# Start of Input rows

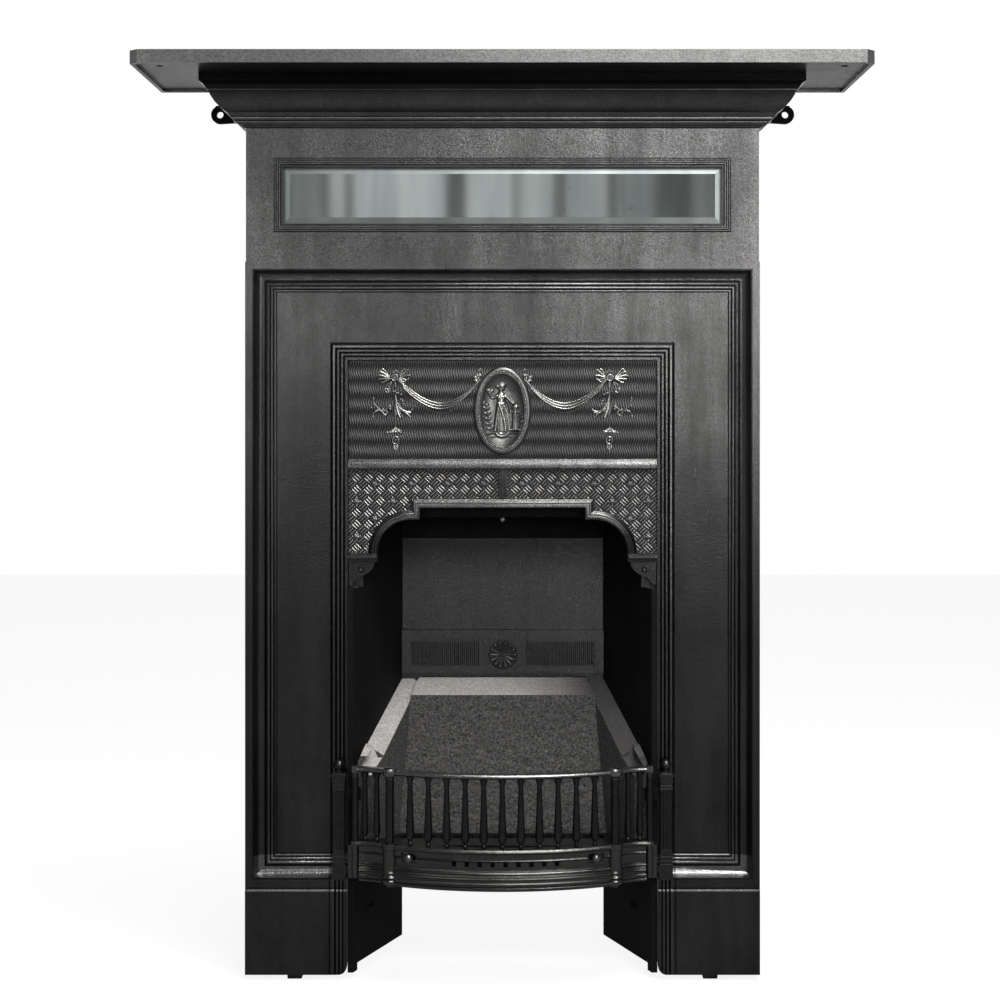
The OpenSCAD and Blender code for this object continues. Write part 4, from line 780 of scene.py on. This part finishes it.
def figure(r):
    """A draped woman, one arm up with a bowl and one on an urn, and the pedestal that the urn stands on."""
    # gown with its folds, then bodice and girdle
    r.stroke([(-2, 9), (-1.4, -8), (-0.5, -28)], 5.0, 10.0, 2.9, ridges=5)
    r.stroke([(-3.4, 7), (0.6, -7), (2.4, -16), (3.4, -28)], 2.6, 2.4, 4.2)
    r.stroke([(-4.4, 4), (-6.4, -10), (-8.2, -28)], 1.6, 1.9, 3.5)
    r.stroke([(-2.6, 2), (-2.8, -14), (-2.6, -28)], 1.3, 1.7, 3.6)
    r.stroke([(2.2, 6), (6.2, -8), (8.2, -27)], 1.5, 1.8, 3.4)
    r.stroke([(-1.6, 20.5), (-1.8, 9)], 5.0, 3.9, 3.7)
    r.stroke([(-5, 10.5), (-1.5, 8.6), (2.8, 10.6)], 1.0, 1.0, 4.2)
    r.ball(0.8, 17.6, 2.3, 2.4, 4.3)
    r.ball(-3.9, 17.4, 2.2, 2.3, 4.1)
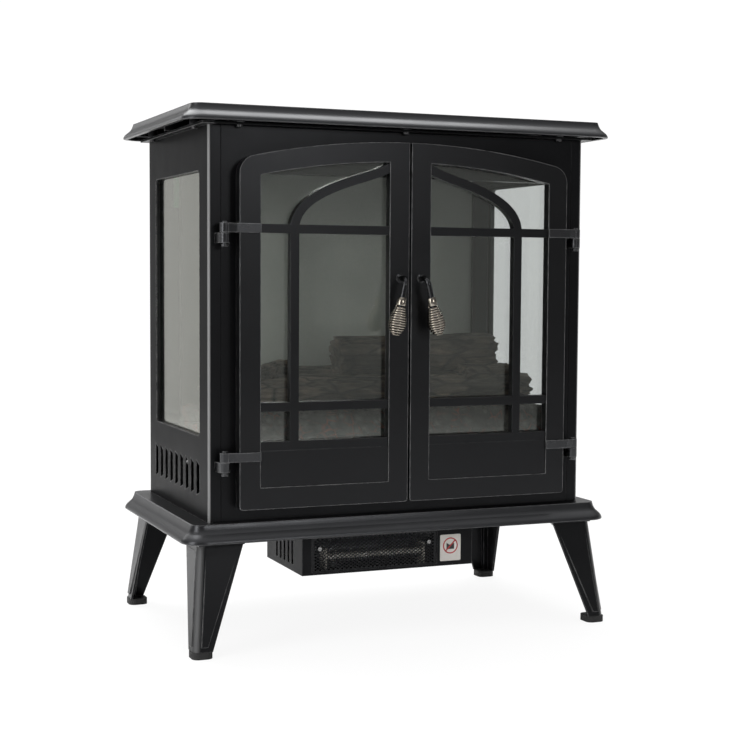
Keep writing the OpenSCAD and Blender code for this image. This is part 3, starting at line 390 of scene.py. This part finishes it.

# End of Input rows

#### To do:
Lines that include the word "This" are to be extracted from the data above.

#### Output:
The OpenSCAD and Blender code for this object continues. Write part 4, from line 780 of scene.py on. This part finishes it.
Keep writing the OpenSCAD and Blender code for this image. This is part 3, starting at line 390 of scene.py. This part finishes it.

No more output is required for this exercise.